Burning could put homes at great risk
By Nick Hiltunen
Published in News on October 25, 2007 1:46 PM
Residents in some areas of Wayne County could be playing with disaster if they -- or anyone else -- ignore a statewide burning ban, local officials say.
Fires in wooded areas are dramatically up in 2007, Wayne County Forest Ranger Dwight Bryant said.
"We've had 130 fires in wooded areas. On a normal year, we'll average 80 to 100," Bryant said.
And wooded areas encasing residential neighborhoods -- places like Walnut Creek and Sleepy Creek -- are potential fire disaster areas, the ranger said.
"Places like Walnut Creek and Sleepy Creek are very dangerous because of the housing," Bryant said.
To address that potential problem, the ranger said he plans public education sessions with residents from both areas once a training officer returns from another engagement.
"We're not trying to tell people that they shouldn't be living in places like that. They're very beautiful places to live," Bryant said.
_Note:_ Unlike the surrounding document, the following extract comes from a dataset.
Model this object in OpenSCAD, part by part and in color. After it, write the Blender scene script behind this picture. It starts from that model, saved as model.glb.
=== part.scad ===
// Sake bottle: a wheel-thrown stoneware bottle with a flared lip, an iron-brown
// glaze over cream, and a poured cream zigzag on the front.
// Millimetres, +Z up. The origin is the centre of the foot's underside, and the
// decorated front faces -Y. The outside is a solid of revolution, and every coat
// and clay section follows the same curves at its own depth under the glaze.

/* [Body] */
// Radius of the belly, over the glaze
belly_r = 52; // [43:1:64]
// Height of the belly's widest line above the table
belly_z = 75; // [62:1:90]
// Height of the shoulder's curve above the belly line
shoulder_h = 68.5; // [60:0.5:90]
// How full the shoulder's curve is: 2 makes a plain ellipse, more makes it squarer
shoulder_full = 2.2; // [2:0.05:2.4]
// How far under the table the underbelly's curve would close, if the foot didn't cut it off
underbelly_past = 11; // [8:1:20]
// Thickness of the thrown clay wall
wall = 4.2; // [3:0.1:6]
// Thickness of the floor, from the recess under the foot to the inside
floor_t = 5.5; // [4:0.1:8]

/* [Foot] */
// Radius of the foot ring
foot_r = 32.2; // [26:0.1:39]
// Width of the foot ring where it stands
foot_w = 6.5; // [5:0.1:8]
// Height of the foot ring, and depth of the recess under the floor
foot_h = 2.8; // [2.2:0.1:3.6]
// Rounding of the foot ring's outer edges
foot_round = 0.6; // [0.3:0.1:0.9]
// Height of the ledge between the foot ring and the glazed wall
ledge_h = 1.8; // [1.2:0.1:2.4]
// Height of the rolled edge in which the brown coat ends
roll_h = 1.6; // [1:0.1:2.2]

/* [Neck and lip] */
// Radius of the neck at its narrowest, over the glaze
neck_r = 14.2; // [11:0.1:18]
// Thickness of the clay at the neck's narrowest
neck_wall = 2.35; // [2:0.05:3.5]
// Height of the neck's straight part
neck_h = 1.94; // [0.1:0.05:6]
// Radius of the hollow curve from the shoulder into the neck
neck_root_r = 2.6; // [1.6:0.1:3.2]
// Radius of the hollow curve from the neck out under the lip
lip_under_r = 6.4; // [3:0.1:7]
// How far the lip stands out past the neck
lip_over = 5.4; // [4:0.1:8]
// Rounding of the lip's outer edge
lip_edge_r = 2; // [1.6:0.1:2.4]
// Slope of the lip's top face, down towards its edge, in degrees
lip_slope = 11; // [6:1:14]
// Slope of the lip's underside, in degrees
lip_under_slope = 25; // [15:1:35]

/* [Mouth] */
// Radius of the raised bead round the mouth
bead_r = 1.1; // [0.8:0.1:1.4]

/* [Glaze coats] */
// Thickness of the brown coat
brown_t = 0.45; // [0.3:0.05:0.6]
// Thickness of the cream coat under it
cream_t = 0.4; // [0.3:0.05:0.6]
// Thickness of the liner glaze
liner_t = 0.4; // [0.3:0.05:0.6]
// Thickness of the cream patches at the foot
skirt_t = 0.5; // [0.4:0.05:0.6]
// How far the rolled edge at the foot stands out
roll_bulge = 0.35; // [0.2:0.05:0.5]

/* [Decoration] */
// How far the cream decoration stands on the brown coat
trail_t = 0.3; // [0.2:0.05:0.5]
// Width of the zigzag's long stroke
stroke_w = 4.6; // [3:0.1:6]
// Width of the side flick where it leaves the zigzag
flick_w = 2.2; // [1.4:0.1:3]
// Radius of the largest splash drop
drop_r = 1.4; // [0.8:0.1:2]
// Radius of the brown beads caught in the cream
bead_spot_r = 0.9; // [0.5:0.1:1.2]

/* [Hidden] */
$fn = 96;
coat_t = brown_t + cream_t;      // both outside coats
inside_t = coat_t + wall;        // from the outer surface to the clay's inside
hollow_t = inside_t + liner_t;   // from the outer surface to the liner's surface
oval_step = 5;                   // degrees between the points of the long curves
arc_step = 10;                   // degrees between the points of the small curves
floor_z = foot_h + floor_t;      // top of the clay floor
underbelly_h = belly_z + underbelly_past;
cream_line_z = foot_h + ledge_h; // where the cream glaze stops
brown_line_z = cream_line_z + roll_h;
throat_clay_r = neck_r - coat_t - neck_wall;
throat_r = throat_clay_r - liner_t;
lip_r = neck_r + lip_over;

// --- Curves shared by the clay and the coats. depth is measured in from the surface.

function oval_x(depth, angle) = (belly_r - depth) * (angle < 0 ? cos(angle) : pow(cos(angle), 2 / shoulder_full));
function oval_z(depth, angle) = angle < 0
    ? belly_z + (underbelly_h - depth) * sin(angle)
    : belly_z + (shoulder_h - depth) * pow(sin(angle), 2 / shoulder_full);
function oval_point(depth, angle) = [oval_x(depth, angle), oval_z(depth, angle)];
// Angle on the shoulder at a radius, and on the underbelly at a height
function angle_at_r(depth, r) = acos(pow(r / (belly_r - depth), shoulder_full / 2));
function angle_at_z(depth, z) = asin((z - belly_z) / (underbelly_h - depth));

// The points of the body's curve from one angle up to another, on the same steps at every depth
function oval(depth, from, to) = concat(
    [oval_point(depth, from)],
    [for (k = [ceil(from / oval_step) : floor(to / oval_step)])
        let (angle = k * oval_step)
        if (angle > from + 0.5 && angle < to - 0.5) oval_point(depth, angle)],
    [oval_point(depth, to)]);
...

But folks who invest substantial amounts of money in leafy-green seclusion should also be aware of the potential for danger, the ranger said.
"(The presentations) are basically on what they can do to protect their houses," Bryant said. "Some of the things we're concerned about are spread rates and field types in certain areas of the county."
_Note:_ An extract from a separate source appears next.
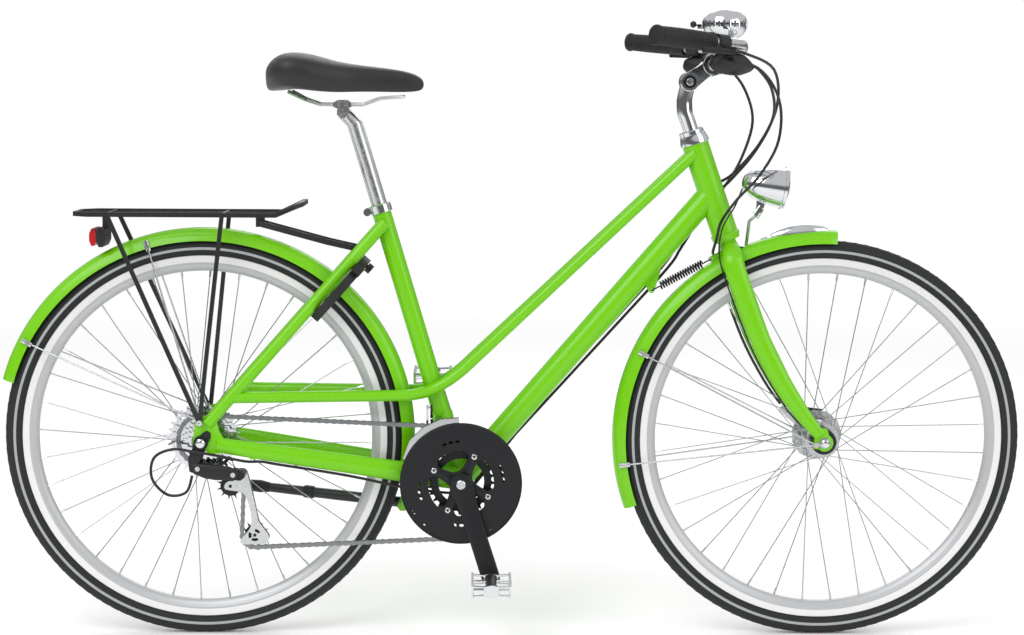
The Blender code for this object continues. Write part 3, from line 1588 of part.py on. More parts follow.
def make_controls():
    # Clamp with the brake lever's bracket and the shifter's housing, one moulding
    u = Vector((grip_direction.x, grip_direction.y, 0)).normalized()
    bore = bore_for(bar_radius, 8)
    ring = [(bore, -0.0110), (0.0158, -0.0110), (0.0158, 0.0110), (bore, 0.0110)]
    bracket = lathe("right_control_bracket", ring, control_base, grip_direction, None, 8, True, phase=math.pi / 8)
    path = [control_point(0, 0.0110, -0.0110), control_point(0, 0.0215, -0.0150)]
    parts = [sweep("arm", path, [(0.0100, 0.0110)] * 2, None, 4, grip_direction)]
    path = [
        control_point(0.0040, 0.0120, -0.0280),
        control_point(-0.0080, 0.0160, -0.0300),
        control_point(-0.0340, 0.0180, -0.0340),
        control_point(-0.0460, 0.0180, -0.0350),
    ]
    sizes = [(0.0080, 0.0100), (0.0150, 0.0130), (0.0140, 0.0120), (0.0080, 0.0070)]
    parts.append(sweep("housing", path, sizes, None, 6, across, 0.0))
    front, thumb = lever_pivot, thumb_pivot
    for rise in (-0.0088, 0.0066):
        outline = [(-0.0045, 0.0035), (0.0, 0.0055), (0.0045, 0.0035), (0.0060, -0.0120), (-0.0060, -0.0120)]
        parts.append(plate("ear", outline, 0.0022, front + upward * rise, None, u, control_front))
    parts.append(rod("pin", front - upward * 0.0080, front + upward * 0.0080, 0.0016, None, 6))
    parts.append(rod("thumb_pin", thumb + upward * 0.0060, thumb - upward * 0.0085, 0.0018, None, 6))
    carry("steering", paint(fuse(bracket, *parts), "black_plastic"))
    mirror_piece(bracket, "left_control_bracket", "steering")

    path = [
        front,
        front + grip_direction * 0.0140 + control_front * 0.0060,
        front + grip_direction * 0.0420 + control_front * 0.0130 - upward * 0.0010,
        front + grip_direction * lever_reach + control_front * 0.0165 - upward * 0.0040,
    ]
    sizes = [(0.0048, 0.0040), (0.0052, 0.0036), (0.0062, 0.0032), (0.0048, 0.0034)]
    lever = sweep("right_brake_lever", path, sizes, None, 6, upward)
    fuse(lever, rod("hub", front - upward * 0.0058, front + upward * 0.0058, 0.0052, None, 6))
    cut(lever, rod("bore", front - upward * 0.02, front + upward * 0.02, bore_for(0.0016, 6, 0.0004), None, 6))
    carry("right_brake_lever", paint(lever, "black_plastic"))
    mirror_piece(lever, "left_brake_lever", "left_brake_lever")

    path = [
        thumb - upward * 0.0064,
        thumb - upward * 0.0072 - control_front * 0.0150 + grip_direction * 0.0080,
        thumb - upward * 0.0050 - control_front * 0.0290 + grip_direction * 0.0140,
    ]
    blade = sweep("right_shift_lever", path, [(0.0016, 0.0060)] * 2 + [(0.0022, 0.0070)], None, 4, upward)
    fuse(blade, rod("hub", thumb - upward * 0.0079, thumb - upward * 0.0040, 0.0062, None, 6))
    cut(blade, rod("bore", thumb - upward * 0.02, thumb, bore_for(0.0018, 6, 0.0004), None, 6))
    carry("right_shift_lever", paint(blade, "black_plastic"))
    mirror_piece(blade, "left_shift_lever", "left_shift_lever")


bell_centre = bar_centre + Vector((0.0095, -0.090, 0.0670))
bell_clamp = bar_centre + Vector((0.0218, -0.0955, 0.0130))
bell_radius = 0.0378
bell_lever_place = bell_centre + Vector((-0.0425, 0.0, -0.0030))


def make_bell():
    # Two thin shells on a centre post, with a clamp below. Their rims stand apart, so the inside is open
    half = [(bell_radius, 0.0010), (0.0290, 0.0195), (0.0, 0.0275)]
    inner = [(0.0040, 0.0250), (0.0280, 0.0180), (bell_radius - 0.0015, 0.0010)]
    lower = [(r, -z) for r, z in reversed(half)] + [(r, -z) for r, z in reversed(inner)]
    shell = lathe("bell", lower + inner + half, bell_centre, upward, None, 11)
    direction = Vector((0.2, -0.95, 0.2)).normalized()
    ring = [(0.0126, -0.0050), (0.0155, -0.0050), (0.0155, 0.0050), (0.0126, 0.0050)]
    clamp = lathe("clamp", ring, bell_clamp, direction, None, 7, True)
    top = bell_clamp + Vector((-0.004, 0, 0.0135))
    stalk = rod("stalk", top, bell_centre + Vector((-0.002, -0.002, -0.0256)), 0.0060, None, 5)
    ear = plate(
        "ear",
        [(-0.0035, -0.0030), (0.0120, -0.0040), (0.0120, 0.0040), (-0.0035, 0.0030)],
        0.0020,
        bell_lever_place - upward * 0.0050,
        None,
        forward,
        across,
    )
    pin = rod("pin", bell_lever_place - upward * 0.0045, bell_lever_place + upward * 0.0028, 0.0014, None, 6)
    carry("steering", paint(fuse(shell, clamp, stalk, ear, pin), "chrome"))
    hub = rod("bell_lever", bell_lever_place - upward * 0.0026, bell_lever_place + upward * 0.0022, 0.0036, None, 6)
    ball_place = bell_lever_place + Vector((-0.0110, -0.0035, 0.0020))
    arm = rod("arm", bell_lever_place, ball_place, 0.0018, None, 4, upward)
    ball = lathe("ball", [(0.0, -0.0064), (0.0055, -0.0032), (0.0055, 0.0032), (0.0, 0.0064)], ball_place, upward, None, 6)
    fuse(hub, arm, ball)
    low, high = bell_lever_place - upward * 0.02, bell_lever_place + upward * 0.02
    cut(hub, rod("bore", low, high, bore_for(0.0014, 6, 0.0004), None, 6))
    carry("bell_lever", paint(hub, "black_plastic"))


# Headlight
lamp_tilt = math.radians(-9)
lamp_axis = Vector((math.cos(lamp_tilt), 0, math.sin(lamp_tilt)))
lamp_up = Vector((-math.sin(lamp_tilt), 0, math.cos(lamp_tilt)))
lamp_length = 0.0750
lamp_rim = from_rear(1.0060, 0.7860)
lamp_tail = lamp_rim - lamp_axis * lamp_length
lamp_pivot = lamp_rim - lamp_axis * 0.0370 - lamp_up * 0.0440


def make_headlight():
    outer = [
        (0.0, 0.0),
        (0.0150, 0.0050),
        (0.0275, 0.0270),
        (0.0345, 0.0695),
        (0.0345, lamp_length),
    ]
    inner = [(0.0326, lamp_length), (0.0326, 0.0696), (0.0300, 0.0690), (0.0245, 0.0300), (0.0, 0.0110)]
    shell = lathe("headlight_shell", outer + inner, lamp_tail, lamp_axis, None, 12)
    top = lamp_pivot + lamp_up * 0.0160
    tongue = plate(
        "tongue",
        hull_outline([(lamp_pivot.x, lamp_pivot.z, 0.0060), (top.x, top.z, 0.0080)], 6),
        0.0070,
        Vector((0, 0.0035, 0)),
        None,
        holes=[circle_outline(lamp_pivot.x, lamp_pivot.z, bore_for(0.0022, 6, 0.0003), 6)],
    )
    carry("headlight", paint(fuse(shell, tongue), "chrome"))
    lens = [(0.0, 0.0765), (0.0322, lamp_length - 0.0008), (0.0322, 0.0699), (0.0, 0.0699)]
    carry("headlight", lathe("headlight_lens", lens, lamp_tail, lamp_axis, "clear_plastic", 12))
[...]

Jeff Wharton, who heads the Walnut Creek Crime Watch, said such presentations would be well-received.
"Definitely, that's a very high concern of mine and the neighborhoods," Wharton said. "We're a pretty close-knit group, so there's a pretty good information network that goes around."
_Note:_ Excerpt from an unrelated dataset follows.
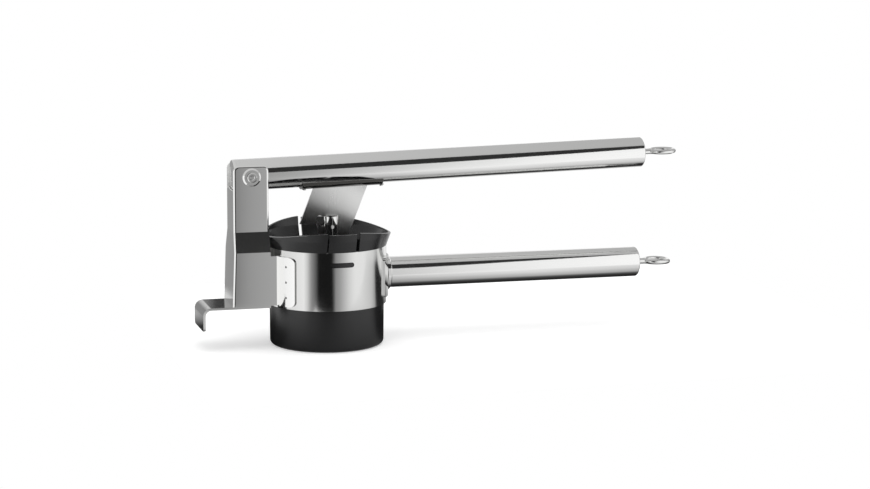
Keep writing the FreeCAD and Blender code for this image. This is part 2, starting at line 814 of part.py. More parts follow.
def slot_face(places):
    """The cam slot: everything within reach of the pin on its way out and back."""
    reach = s.pin_diameter.value / 2 + s.slot_clearance.value
    outward = Vector(0, 1, 0)
    half = len(places) // 2
    runs = list(zip(places, places[1:])) + list(zip(places[:half], reversed(places)))
    faces = [Part.Face(Part.Wire(Part.makeCircle(reach, place, outward))) for place in places]
    for start, end in runs:
        side = (end - start).normalize().cross(outward) * reach
        corners = [start + side, end + side, end - side, start - side, start + side]
        faces.append(Part.Face(Part.makePolygon(corners)))
    return faces[0].multiFuse(faces[1:]).removeSplitter()


def make_link():
    strip_radius = tube_radius + s.strip_height
    sleeve = rod("strip_outer", strip_radius, s.strip_length, (s.strip_start, 0, s.arm_rise), "X")
    seat = rod("strip_seat", tube_radius, s.strip_length, (s.strip_start, 0, s.arm_rise), "X")
    window = box(
        "strip_window", (s.strip_start, -(s.strip_width / 2), strip_under),
        (s.strip_length, s.strip_width, strip_radius),
    )
    finished("link_strip", on_arm(common("link_strip", cut("strip_ring", sleeve, seat), window)))
    # The plate is a slanted foot that narrows to a tang; its slot follows the pin's path
    slant = tangent(s.plate_slant)
    foot_left = s.plate_start - slant * (foot_depth + strip_under)
    right_end = s.plate_start + s.plate_length
    tang_left = foot_left + s.tang_inset
    body = new_body("plate_blank")
    sketch = new_sketch(body, "XZ_Plane", "plate_outline")
    outline(sketch, (
        (s.plate_start, strip_under), (right_end, strip_under),
        (right_end - slant * (tang_depth + strip_under), -tang_depth),
        (tang_left + s.tang_rake, -tang_depth), (tang_left, -foot_depth), (foot_left, -foot_depth),
    ))
    blank = pad(body, sketch, "plate_pad", s.plate_sheet, both_ways=True)
    rounded(
        body, blank, "tang_corners", s.tang_corner,
        lambda edge, middle, along: abs(along.y) > 0.9 and near(middle.z, -tang_depth.value),
    )
    depth = s.plate_sheet.value * 2
    slot = doc.addObject("Part::Feature", "pin_slot")
    slot.Shape = slot_face(pin_path()).extrude(Vector(0, depth, 0))
    slot.Placement = Placement(Vector(0, -depth / 2, 0), Rotation())
    finished("link_plate", on_arm(cut("link_plate", body, slot)))


def make_plunger():
    x = s.plunger_right
    top = s.pin_height + s.rod_above_pin
    rod_radius = s.rod_diameter / 2
    bar = new_body("rod_turned")
    turned(bar, "rod_revolve", (
        (0, rod_bottom), (rod_radius, rod_bottom), (rod_radius, top - s.rod_edge),
        (rod_radius - s.rod_edge, top), (0, top),
    ))
    bar.setExpression("Placement.Base.x", x.text)
    fork = box(
        "rod_fork", (x - s.rod_diameter, -(s.fork_gap / 2), s.pin_height - s.fork_depth),
        (s.rod_diameter * 2, s.fork_gap, s.fork_depth + s.rod_above_pin + OVERRUN),
    )
    cross = rod(
        "rod_cross_hole", s.pin_diameter / 2, s.rod_diameter * 2, (x, -s.rod_diameter, s.pin_height), "Y",
    )
    thread = rod("rod_thread_hole", s.screw_diameter / 2, s.screw_length, (x, 0, disc_bottom))
    finished("plunger_rod", cut("plunger_rod", bar, fuse("rod_tools", fork, cross, thread)))
    pin_half = rod_radius - s.pin_recess
    finished("link_pin", rod(
        "link_pin", s.pin_diameter / 2, pin_half * 2, (x, -pin_half, s.pin_height), "Y",
    ))
    finished("backing_plate", cut(
        "backing_plate",
        rod("backing_disc", s.backing_diameter / 2, s.backing_sheet, (x, 0, disc_bottom + s.disc_sheet)),
        rod("backing_hole", s.screw_diameter / 2, s.backing_sheet, (x, 0, disc_bottom + s.disc_sheet)),
    ))
    body = new_body("press_disc_turned")
    rim = s.disc_diameter / 2
    inner = rim - s.disc_sheet
    turned(body, "press_disc_revolve", (
        (0, disc_bottom), (rim - s.disc_edge, disc_bottom), (rim, disc_bottom + s.disc_edge),
        (rim, disc_bottom + s.disc_rim_height), (inner, disc_bottom + s.disc_rim_height),
        (inner, disc_bottom + s.disc_sheet), (0, disc_bottom + s.disc_sheet),
    ))
    finished("press_disc", cut("press_disc", body, countersink("disc_sink")))
    shank = rod("screw_shank", s.screw_diameter / 2, s.screw_length, (x, 0, disc_bottom))
    finished("disc_screw", fuse("disc_screw", countersink("screw_cone"), shank))


def countersink(name):
    """The screw's flat head, and the seat that takes it."""
    cone = doc.addObject("Part::Cone", name)
    bind(cone, "Radius1", s.screw_head / 2)
    bind(cone, "Radius2", s.screw_diameter / 2)
    bind(cone, "Height", s.disc_sheet)
    return put(cone, s.plunger_right, 0, disc_bottom)


make_band()
make_insert()
make_sieve()
make_bracket()
make_hook()
make_saddle()
make_handle()
make_arm()
make_pivot()
make_link()
make_plunger()
doc.recompute()

for thing in doc.Objects:
    if "Invalid" in thing.State or "Error" in thing.State:
        raise RuntimeError(f"{thing.Name} could not be built: {thing.State}")
for name, thing in parts.items():
    if thing.Shape.isNull() or not thing.Shape.isValid() or not thing.Shape.Solids:
        raise RuntimeError(f"{name} is not a valid solid")

os.makedirs("parts", exist_ok=True)
for name, thing in parts.items():
    thing.Shape.exportStep(os.path.join("parts", name + ".step"))
    extent = thing.Shape.BoundBox
    print(f"{name:16s} solids {len(thing.Shape.Solids)}  volume {thing.Shape.Volume:10.1f}  "
          f"x {extent.XMin:7.1f}..{extent.XMax:6.1f}  y {extent.YMin:6.1f}..{extent.YMax:5.1f}  "
          f"z {extent.ZMin:6.1f}..{extent.ZMax:6.1f}")
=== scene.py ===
import math

import bmesh
import bpy
from mathutils import Matrix, Vector


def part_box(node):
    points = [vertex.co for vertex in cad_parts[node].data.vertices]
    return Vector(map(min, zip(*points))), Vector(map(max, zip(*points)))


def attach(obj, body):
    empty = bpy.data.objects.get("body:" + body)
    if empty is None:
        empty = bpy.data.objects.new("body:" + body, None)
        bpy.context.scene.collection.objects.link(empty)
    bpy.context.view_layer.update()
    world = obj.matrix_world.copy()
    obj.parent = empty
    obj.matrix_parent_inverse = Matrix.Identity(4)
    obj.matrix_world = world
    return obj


# Spaetzle press of brushed stainless steel and black plastic, shown as a product picture.
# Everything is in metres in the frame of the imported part: +Z up, +X towards the handles' ends.

MM = 0.001

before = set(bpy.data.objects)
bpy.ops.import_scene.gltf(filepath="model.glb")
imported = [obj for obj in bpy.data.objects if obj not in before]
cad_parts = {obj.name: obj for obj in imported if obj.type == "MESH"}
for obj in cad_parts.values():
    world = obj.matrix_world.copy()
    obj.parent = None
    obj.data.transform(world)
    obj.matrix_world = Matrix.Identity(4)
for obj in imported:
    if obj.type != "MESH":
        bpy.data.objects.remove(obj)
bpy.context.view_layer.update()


def linear(hex_colour):
    """An sRGB hex colour as linear RGBA."""
    channels = [int(hex_colour[place:place + 2], 16) / 255 for place in (1, 3, 5)]
    values = [c / 12.92 if c <= 0.04045 else ((c + 0.055) / 1.055) ** 2.4 for c in channels]
    return (*values, 1.0)


def add_node(owner, kind, links=(), stops=(), **settings):
    """Add a node with its settings, a ramp's stops, and what its sockets get: a link or a constant."""
    node = owner.node_tree.nodes.new(kind)
    for name, value in settings.items():
        if hasattr(node, name):
            setattr(node, name, value)
        else:
            node.inputs[name.replace("_", " ")].default_value = value
    for _ in stops[2:]:
        node.color_ramp.elements.new(1.0)
    for number, (position, value) in enumerate(stops):
        node.color_ramp.elements[number].position = position
        node.color_ramp.elements[number].color = value
    for socket, source in links:
        if isinstance(source, bpy.types.NodeSocket):
            owner.node_tree.links.new(source, node.inputs[socket])
        else:
            node.inputs[socket].default_value = source
    return node


def new_material(name):
    material = bpy.data.materials.new(name)
    material.use_nodes = True
    material.node_tree.nodes.clear()
    return material


# Finishes of the press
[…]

But even if every Walnut Creek resident is well-informed about burn bans and the potential of fire, they can't stop everything taking place around them, the ranger said.
"The fire could come from wherever and be a threat to homes, it could come off the road out there," Bryant said.
In the meantime, with two months left in the year and a statewide burn ban in place, Bryant figures the work of the Forestry Service in Wayne County is far from over.
With fires already over average and dry conditions prevailing, prevention is the word, the ranger said.
"With the burning ban in effect, that's making our calls increase. We're having a lot of people who are burning," Bryant said.
Handling those issues involves a slightly complicated formula -- fires within 100 feet of a house are handled by county authorities.
Fires beyond 100 feet from a house are handled by the N.C. Division of Forest Resources, Bryant said.
And Bryant would hope to avoid the wind-stoked fires that reportedly destroyed more than 700 homes near San Diego.
The fires there are not yet quite severe enough to warrant fire personnel being sent from Wayne County, but one Forestry Service worker is on call for a helicopter crew, Bryant said.
"We're not really dispatching anybody," Bryant said. "We have a lady that's on call to go out to the western part of the state, but no, we're not dispatching to California just yet."